Sixteen ballerinas in the core play the swans. They, along with Princess Odette. are women who have been turned into swans by an evil magician.
The company’s grand ballerina Jenna Johnson portrays the doomed Odette, who longs to revert to human form. Vasily Boldin dances Siegfried, the prince who loves her.
Taylor Johnson, another talented ballerina, alternates with Jenna for the role of Odette. Her Siegfried is played by Skylar Burson.
Casey Johnson is the evil Rathbart.
There are plenty of reasons that the ballet is so enduring.
“There is a love story, beautiful core work, a pas de deux, and those four little swans that are iconic for ballet,” says Mullin.
The cygnets are the swans who lace themselves together and dance as one, in a scene that always enthralls the
audience.
“That’s a very difficult dance where they’re holding onto each other,” Mullin says. “I always have respect for the ladies doing that. I’ve done it before and it’s not easy.”
Mullin knows of what she speaks. She was a renowned solo ballerina at Pacific Northwest Ballet before coming home to Tucson to help run the city’s only pro ballet company.
And she’s familiar with the work of Amanda Morgan, the choreographer who created the concert’s second dance.

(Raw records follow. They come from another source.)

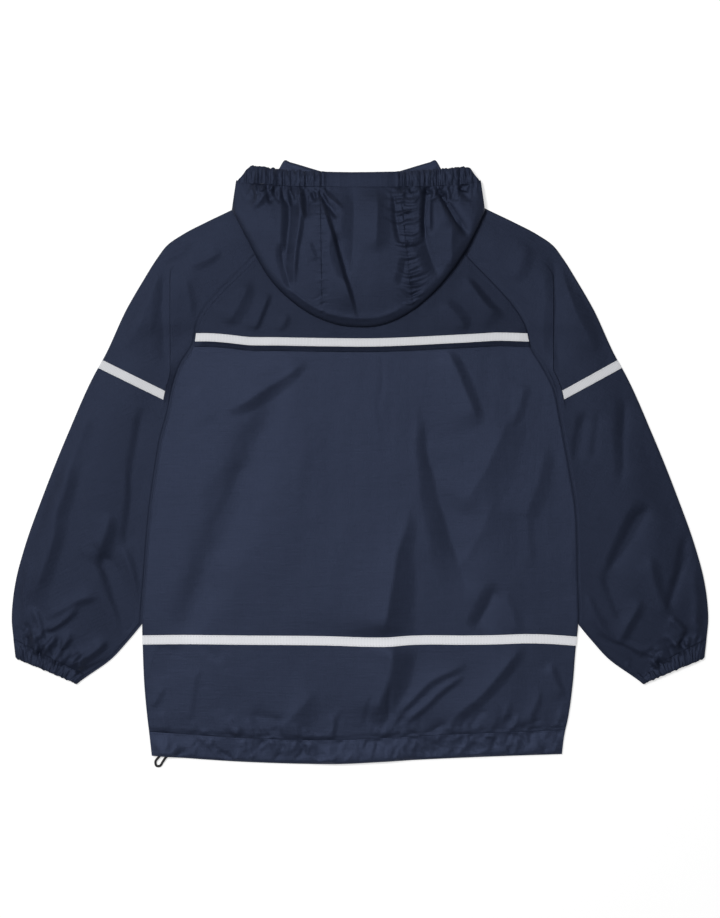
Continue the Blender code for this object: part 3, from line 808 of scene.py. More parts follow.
def tape_finish(name, turn, light=1.0):
    """Silver tape whose fine ribs run across it at the given angle; light scales its colour, and above 1 it
    paints light on the tape.
    """
    made = Finish(name)
    ribs = made.add("ShaderNodeTexWave", {"bands_direction": "X"}, {
        "Vector": made.turned(turn), "Scale": 2 * math.pi / 20 / (RIB * MM), "Distortion": 0.6}, 1)
    wear = made.clouds(made.place, 60.0, 3.0)
    made.surface(base_color=made.blend(0.6 * ribs + 0.5 * wear, lit(SILVER, light), lit(SILVER_RIB, light)),
                 roughness=0.56 + 0.12 * wear, normal=made.relief(ribs, 0.3, 0.0001), specular_ior_level=0.35)
    return made.material


def tape_over(surface_height, upper_edge, width):
    """Face of a tape across the back, on the cloth below it."""
    def face(across, share):
        x, down = body_point(across, lambda x: through(upper_edge, x),
                             lambda x: through(upper_edge, x) + width, share)
        return x, down, surface_height(x, down) + TAPE_LIFT

    return face


# Both tapes across the back are lighter than the sleeves' tapes, the low one most: painted light.
BODY_SILVER_PAINTED_LIGHT = tape_finish("silver_tape", 0.0, 1.06)
LOW_SILVER_PAINTED_LIGHT = tape_finish("silver_tape_low_painted_light", 0.0, 1.26)
TAPE_SEWN = thread_finish("tape_thread", TAPE_THREAD, SILVER)


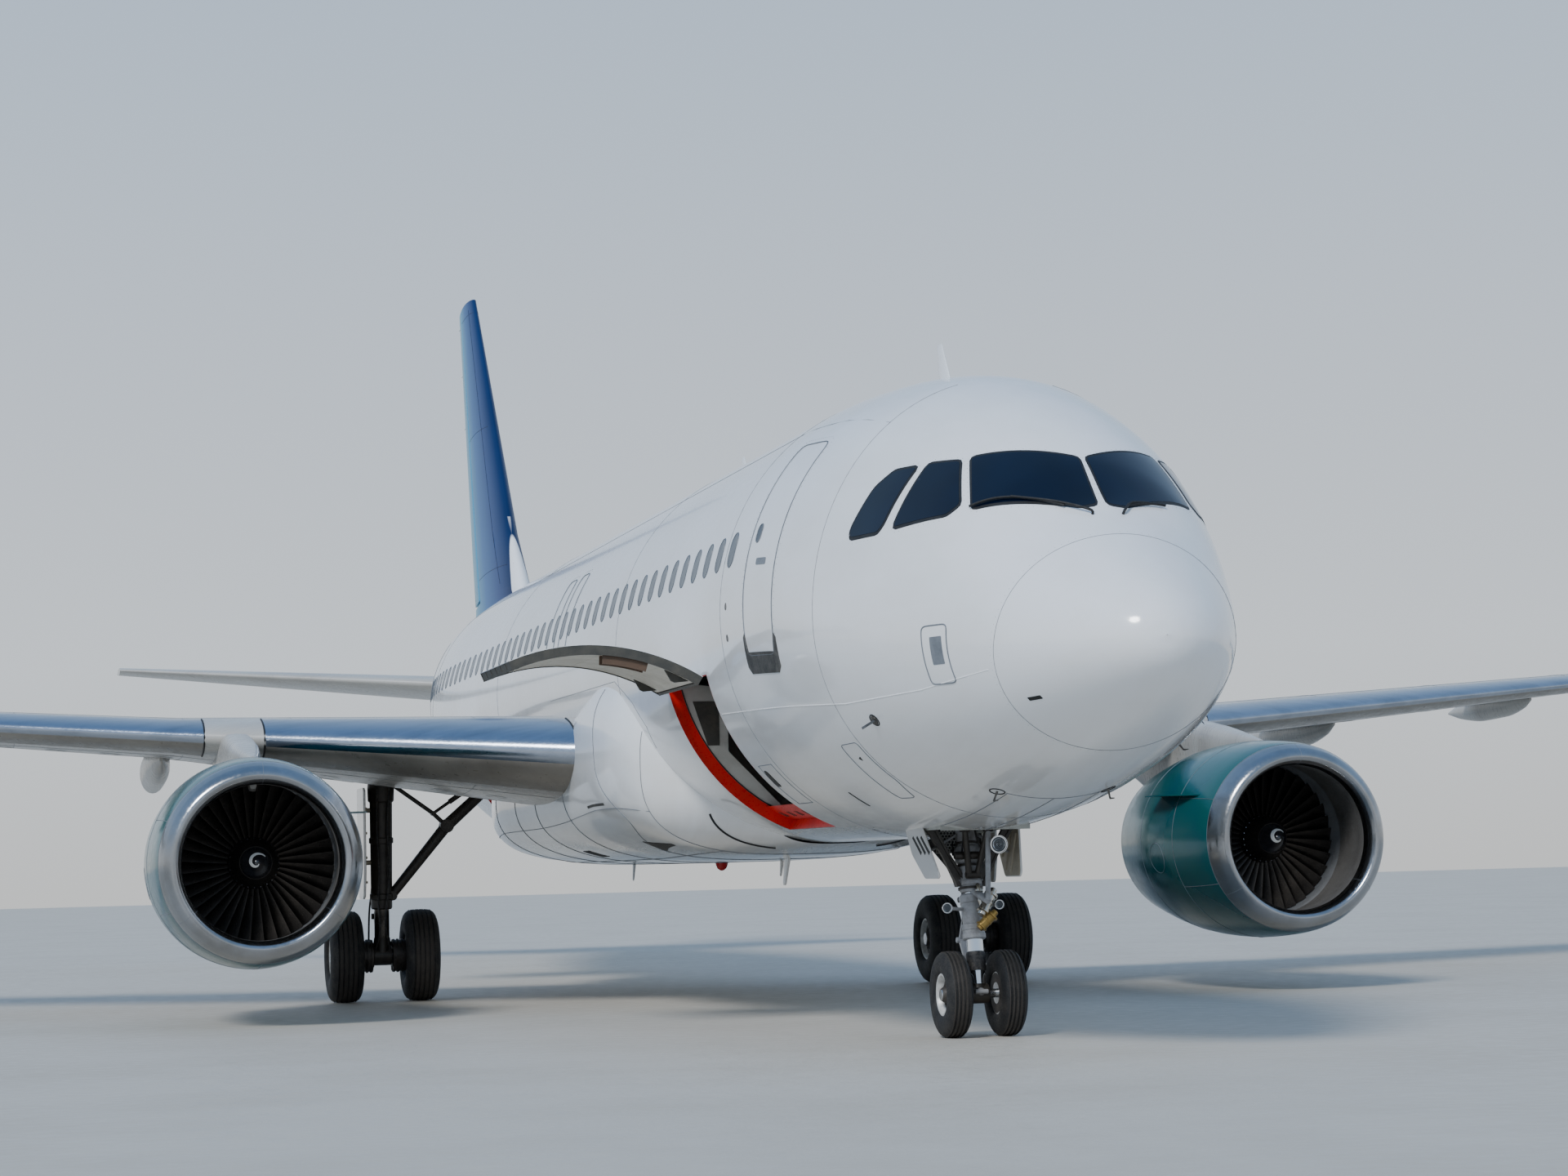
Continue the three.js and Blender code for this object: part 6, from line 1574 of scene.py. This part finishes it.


“She has gotten a lot of attention around the country,” says Mullin. “She has a lot of promise.”
Morgan, who is also a dancer, tapped composer Brian Lawlor for the music, selecting five of his works.
“She’s done a really moving piece with a great contrast to the other two works,” Mullin points out. “It is much more contemporary, very different type of music as well.”
For this very modern piece, the dancers will be wearing all black. Even so, the emotional work hints to “a way to joy and peace” in this difficult time.
The grand finale has a clever title: “Ballet the Callo-way.” Broadway singer and composer, Callaway, will sing her own songs for some 40 minutes, joining a cast of 26 dancers.
“Ann will wander around the stage amongst the dancers,” Mullin says. “She’ll have a microphone.”
And from time to time she’ll play the piano, and the dancers come in and out.
Callaway has crafted songs for the likes of Barbra Streisand and Liza Minnelli, and has won countless awards for her work. For this show she invited Imada to select seven songs of her own liking. Callaway herself chose one of her songs for a solo at the end of the show.
The songs are all about love, just in time for Valentine’s Day, but not all of them are of the romantic variety.
“One scene is the love of a family, and a lonely person coming by and being welcomed,” Mullin says.
Imada’s dances have a “jazz layer,” and the costumes have a “lounge kind of feeling.”
The men’s clothes are simple and sleek, with blue pants and collared shirts. The women are in jazzy bar style dresses, but they outshine the men with color.
Every single woman wears a different hue. As Mullin puts it, “the women are in all the colors of the rainbow.”